Bu Microsoft “vergisi”; büyüme, yenilikçilik, daha hızlı ve daha etkili bir dijital dönüşüm yerine haksız yazılım lisans ücretlerine gitmekte ve bu haksız maliyetler büyük olasılıkla tüketicilerin daha yüksek fiyatlarla bu yazılımları almasına yol açıyor.

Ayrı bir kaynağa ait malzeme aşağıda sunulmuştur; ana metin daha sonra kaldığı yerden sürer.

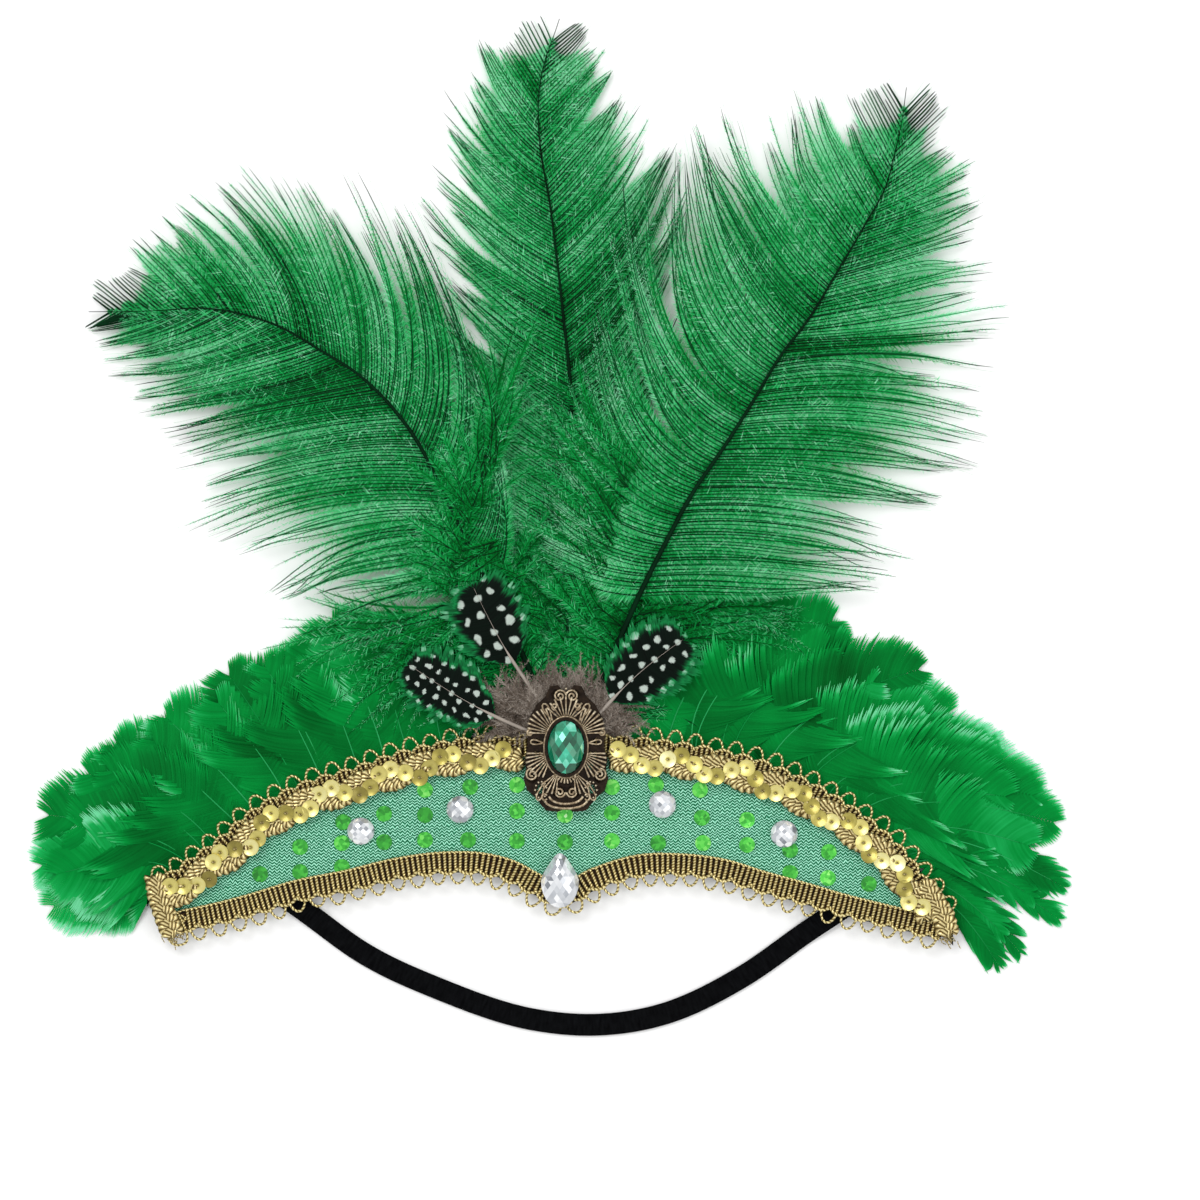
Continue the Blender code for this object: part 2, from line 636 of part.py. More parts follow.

Çözüm için hukuki süreçler başlıyor…
CİSPE, Profesör Jenny’nin raporundan yola çıkarak, Avrupa Komisyonu’nu bu haksız, gereksiz ve tek taraflı uygulanan yazılım lisansı “vergilerine” son vermek için hızla harekete geçmesi için göreve davet ederken, konuya ilişkin açıklama yapan TELKODER Yönetim Kurulu Başkanı Halil Nadir Teberci, “TELKODER olarak uzun süredir sektörümüzde rekabetin sağlanması, üyemiz şirketlerin ülkemizin dijital dönüşümüne maksimum katkıyı sağlaması adına çalışıyoruz. Son yıllarda bulut altyapı hizmetleri alanında problemli lisans ücretleri ve bazı uygulamalar konusunda muhatabımız Microsoft’dan herhangi bir olumlu adım göremedik. İşin önemli noktalarından biri de aynı sorunların Avrupa genelinde de yaşanıyor olması ve konunun CISPE tarafından hukuki boyuta taşınmış olmasıdır. Microsoft Hizmet Sağlayıcı Lisans Sözleşmesinin (SPLA-Service Provider License Agreement) çerçevesi öncelikle müzakereye açık hale getirilmeli, sonrasında karşılıklı diyalog ortamında, veri merkezi işletmecilerinin kamuyla ilgili yükümlülükleri ve hizmet sunum yöntemleri ile uyumlulaştırılmalıdır. Microsoft’un, ülkemiz koşullarını, sözleşmelerin rekabete uygunluğunu ve sektörün sürdürebilirliği açısından elverişliliğini gözeten bir yaklaşım içinde olması bekleniyor. Ama geldiğimiz nokta pek ümit vermediği gibi ülkemiz için de ciddi bir toplumsal maliyet doğurmaya başladı. Biz de artık konuyu Avrupalı meslektaşlarımız gibi hukuki alana taşımaya hazırlanıyoruz” dedi.